“O governo funciona como nas capitanias hereditárias”, disse o executivo de uma grande empreiteira com quem conversei longamente nos últimos dias. Em cada área do governo que uma empresa vai, para discutir projetos, ela é enviada para falar com um político. Num dos negócios que fez, há dois anos, o executivo teve que conversar com Paulo Maluf. Ministros da presidente Dilma sabiam do encontro.
Os detalhes das abordagens são sempre espantosos. Meu interlocutor nega pagamento de propina, mas conta que às vezes fala-se abertamente que a área “pertence” a um partido. Há quem apenas diga indiretamente, mas há quem seja franco, como um prefeito de uma cidade de Tocantins, que pediu “luvas” apenas para não revogar negócio já feito na administração anterior. Concessões, mesmo depois de ganhas, passam a ser pontos de chantagem porque a autoridade sempre pode decretar a caducidade do contrato. Ministros do governo admitem nada poder fazer diante do veto de uma pessoa de terceiro escalão, sob o argumento de que aquela é a “área” de outro grupo ou líder político. É uma total inversão da ordem hierárquica. De fato, tudo funciona como nas velhas capitanias.
Nada me convence, no entanto, de que as empreiteiras, principalmente as maiores que têm décadas de comprovada capacidade, atuação no exterior, não tenham o dever de quebrar o pacto de silêncio. Por que se submetem a ouvir de pessoa do segundo ou terceiro escalão do governo, ou de um gerente da Petrobras, que negócios líquidos e certos só poderão ser feitos se eles pagarem?
Portanto, elas não são vítimas. Se ficam em silêncio, pagando ou não, são cúmplices, são parte da mesma tragédia que se abate sobre o Brasil.
A pessoa com quem conversei sobre as entranhas dos negócios com o setor público brasileiro, e outros executivos com quem tenho falado, não tem dúvidas em dizer que a corrupção, evidentemente, não é coisa nova, mas a escala a que se chegou nos governos do PT não tem precedentes. E justifica o bordão do ex-presidente para louvar seus feitos: “Nunca antes na história deste país."
— Quando o sub do sub se dispõe a devolver US$ 100 milhões, como é caso de Pedro Barusco, é porque a escala do roubo é grande demais — disse o empresário.
A explicação dele é que os governos do PT abriram ao mesmo tempo várias frentes de obras, depois de um período de paralisia dos investimentos no governo Fernando Henrique. Na Petrobras, por exemplo, que não fazia refinaria há 20 anos, foram iniciadas quatro. Ele acha que isso explica a escalada da corrupção. Isso não explica, no entanto, os vários casos de sobrepreço em cada contrato de importação, fretamento de navio, cada operação de compra da empresa. Tudo era pretexto para se armar a cena em que o empresário é enviado ao “operador” de um dos partidos da base.

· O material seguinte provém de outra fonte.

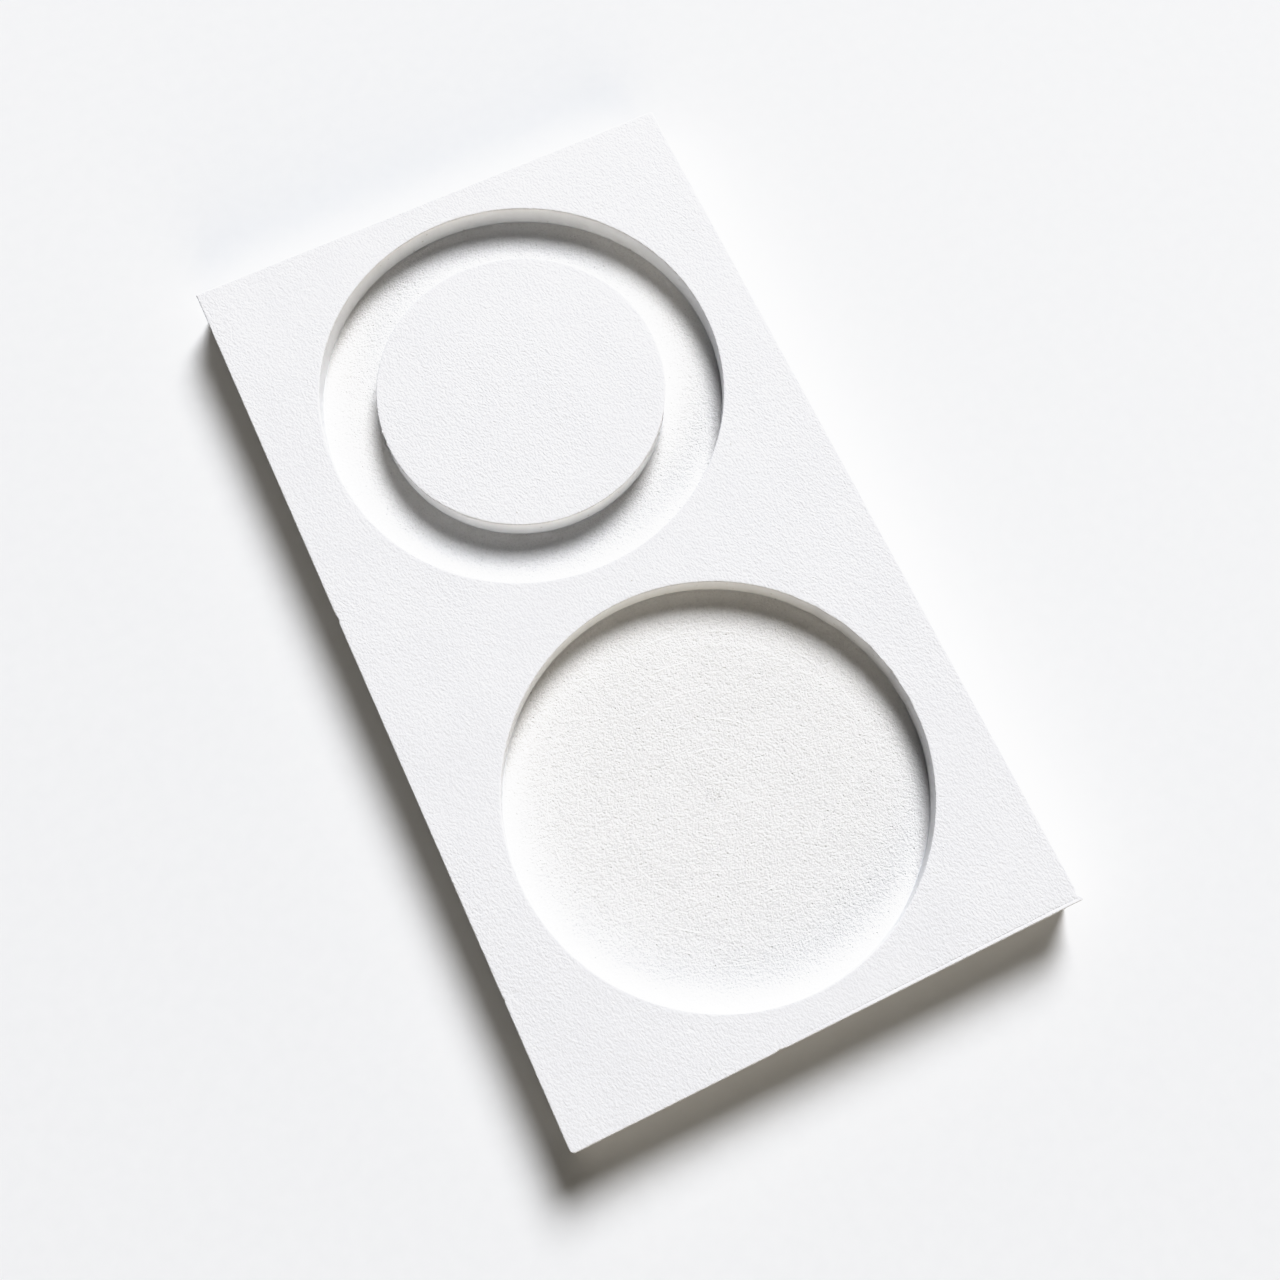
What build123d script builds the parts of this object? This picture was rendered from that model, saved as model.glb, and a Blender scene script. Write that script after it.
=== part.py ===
from build123d import *
import os

# Mixing palette, milled from one piece of rigid foam board that has a dense skin on both faces.
# X runs across the board, Y along it, towards the well with the island, and Z up.
# The origin is the middle of the underside. All sizes are in millimetres.

BOARD_WIDTH = 101.0
BOARD_LENGTH = 180.0
BOARD_THICKNESS = 10.0
SKIN_THICKNESS = 0.4       # dense skin on each face, foam between them
WELL_DIAMETER = 80.0
WELL_DEPTH = 5.0           # half the board's thickness, measured from the upper face
WELL_OFFSET = 44.0         # each well's centre, along the board from its middle
ISLAND_DIAMETER = 57.0     # full-height island, which makes the far well a ring-shaped groove

FLOOR_Z = BOARD_THICKNESS - WELL_DEPTH
CORE_TOP_Z = BOARD_THICKNESS - SKIN_THICKNESS


def plate(bottom_z, top_z):
    """A layer of the whole board, between two heights."""
    thickness = top_z - bottom_z
    layer = Box(BOARD_WIDTH, BOARD_LENGTH, thickness, align=(Align.CENTER, Align.CENTER, Align.MIN))
    return Pos(0, 0, bottom_z) * layer


def disc(diameter, centre_y, bottom_z, top_z):
    """A round layer on the board's long centre line, between two heights."""
    thickness = top_z - bottom_z
    layer = Cylinder(diameter / 2, thickness, align=(Align.CENTER, Align.CENTER, Align.MIN))
    return Pos(0, centre_y, bottom_z) * layer


def plain_well(bottom_z, top_z):
    """What the cutter takes out of the plain round well, between two heights."""
    return disc(WELL_DIAMETER, -WELL_OFFSET, bottom_z, top_z)


def ring_well(bottom_z, top_z):
    """What the cutter takes out of the groove round the island, between two heights."""
    outside = disc(WELL_DIAMETER, WELL_OFFSET, bottom_z, top_z)
    return outside - disc(ISLAND_DIAMETER, WELL_OFFSET, bottom_z, top_z)


def foam_core():
    """The cellular middle of the board, in one piece, with both wells cut down to their floors."""
    core = plate(SKIN_THICKNESS, CORE_TOP_Z)
    return core - plain_well(FLOOR_Z, CORE_TOP_Z) - ring_well(FLOOR_Z, CORE_TOP_Z)


def top_skin():
    """The upper skin outside the wells. The whole of the island's disc is a piece of its own."""
    skin = plate(CORE_TOP_Z, BOARD_THICKNESS)
    skin -= plain_well(CORE_TOP_Z, BOARD_THICKNESS)
    return skin - disc(WELL_DIAMETER, WELL_OFFSET, CORE_TOP_Z, BOARD_THICKNESS)


def island_skin():
    """The disc of upper skin that the groove cut free, on top of the island."""
    return disc(ISLAND_DIAMETER, WELL_OFFSET, CORE_TOP_Z, BOARD_THICKNESS)


def base_skin():
    """The lower skin, whole, which the palette rests on."""
    return plate(0, SKIN_THICKNESS)


PARTS = {
    "foam_core": foam_core,
    "top_skin": top_skin,
    "island_skin": island_skin,
    "base_skin": base_skin,
}

os.makedirs("parts", exist_ok=True)
for name, make in PARTS.items():
    export_step(make(), f"parts/{name}.step")
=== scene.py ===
import math

import bpy
import numpy as np
from mathutils import Matrix, Vector
from mathutils.geometry import delaunay_2d_cdt


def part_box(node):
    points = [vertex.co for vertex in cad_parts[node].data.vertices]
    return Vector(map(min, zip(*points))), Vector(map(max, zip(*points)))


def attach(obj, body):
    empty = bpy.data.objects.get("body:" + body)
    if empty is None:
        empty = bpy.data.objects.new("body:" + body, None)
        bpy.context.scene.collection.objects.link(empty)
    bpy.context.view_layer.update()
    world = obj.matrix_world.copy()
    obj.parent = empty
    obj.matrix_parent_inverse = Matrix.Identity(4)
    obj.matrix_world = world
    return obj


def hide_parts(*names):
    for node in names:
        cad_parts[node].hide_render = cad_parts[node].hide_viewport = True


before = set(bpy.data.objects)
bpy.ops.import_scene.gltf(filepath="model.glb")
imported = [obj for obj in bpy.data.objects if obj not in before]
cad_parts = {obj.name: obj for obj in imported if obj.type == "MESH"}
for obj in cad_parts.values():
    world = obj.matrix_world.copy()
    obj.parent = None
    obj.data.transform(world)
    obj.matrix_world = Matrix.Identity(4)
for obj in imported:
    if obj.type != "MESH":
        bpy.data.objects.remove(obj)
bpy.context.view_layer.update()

# The mixing palette: a slab milled from rigid foam board with a dense skin on both faces.
# X runs across it, Y along it towards the ring-shaped well, Z up. Lengths in this script are in
# millimetres, and each mesh is turned into the frame's metres when it is made.

MM = 0.001


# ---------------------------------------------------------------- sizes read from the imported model

def node_points(node):
    """The corners of a CAD node's mesh."""
    return np.array([v.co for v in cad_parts[node].data.vertices]) / MM


def node_levels(node):
    """The heights at which a CAD node has flat faces, lowest first."""
    return sorted({round(float(z), 3) for z in node_points(node)[:, 2]})


def round_opening(end):
    """Centre and radius of the upper skin's opening at one end of the board, 1 or -1."""
    x, y, _ = node_points("top_skin").T
    inner = (abs(x) < HALF_WIDTH - 1) & (abs(y) < HALF_LENGTH - 1) & (y * end > 0)
    centre = np.array([0, (y[inner].min() + y[inner].max()) / 2])
    radius = np.hypot(x[inner] - centre[0], y[inner] - centre[1]).max()
    return centre, radius


_, BOARD_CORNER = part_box("top_skin")
HALF_WIDTH, HALF_LENGTH, TOP_Z = BOARD_CORNER / MM
CORE_LOW_Z, FLOOR_Z, CORE_TOP_Z = node_levels("foam_core")
PLAIN_CENTRE, WELL_RADIUS = round_opening(-1)
RING_CENTRE, _ = round_opening(1)
ISLAND_RADIUS = (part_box("island_skin")[1].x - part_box("island_skin")[0].x) / 2 / MM

# Fineness of the meshes: the distance between neighbouring points.
SKIN_STEP = 0.34
FLOOR_STEP = 0.375
BASE_STEP = 0.5
HIDDEN_STEP = 4.0
WALL_ROW = 0.55


# ---------------------------------------------------------------- patterns that shape the surfaces

TABLE_SIZE = 256        # units before a pattern repeats
WAVE_GAIN = 1.6         # brings the waves to about -1 to 1
PIT_RADIUS = 0.5        # units


def waves(u, v, seed):
    """Smooth random waves over a plane, about -1 to 1, with crests about one unit apart."""
    angles = np.random.default_rng(seed).random((TABLE_SIZE, TABLE_SIZE)) * math.tau
    i, j = np.floor(u).astype(int), np.floor(v).astype(int)
    a, b = u - i, v - j

    def corner(di, dj):
        angle = angles[(i + di) % TABLE_SIZE, (j + dj) % TABLE_SIZE]
        return np.cos(angle) * (a - di) + np.sin(angle) * (b - dj)

    sa, sb = (t * t * t * (t * (6 * t - 15) + 10) for t in (a, b))
    low = corner(0, 0) * (1 - sa) + corner(1, 0) * sa
    high = corner(0, 1) * (1 - sa) + corner(1, 1) * sa
    return (low * (1 - sb) + high * sb) * WAVE_GAIN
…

A justificativa inicial é que o partido precisa de financiamento, mas, quando se oferecem doações legais, em geral eles ouvem que não é o suficiente. Nos últimos tempos, ficou claro para os empresários que era também para enriquecimento pessoal.
Há empresas que cresceram rapidamente da noite para o dia, sempre à sombra dos seus protetores, verdadeiros fidalgos da corrupção e que têm o poder de abrir a torneira de recursos públicos, ou garantir a vitória em licitação mesmo com todas as evidências de que não estão tecnicamente preparadas.
O dirigente de uma empresa fornecedora de serviços procurou um ministro influente do governo Dilma e explicou que era possível apenas com bom gerenciamento melhorar muito um setor no qual o Brasil tem deficiência crônica. “Parem de gastar dinheiro”, disse o executivo, e mostrou como era possível. Em vez de fazer novas obras, usar a eficiência no que já fora construído para elevar a qualidade do serviço. Foi despachado do gabinete com a afirmação de que não era isso que se procurava.
A presidente Dilma está se comportando como se a operação Lava-Jato fosse patrocinada por ela. A operação é sim uma oportunidade para o país, mas é seu governo que está no meio do turbilhão. Há fios soltos demais que, se puxados, levarão a decisões e negócios feitos nos últimos quatro anos, ou nos últimos 12 anos, no setor de energia, que sempre esteve sob seu controle.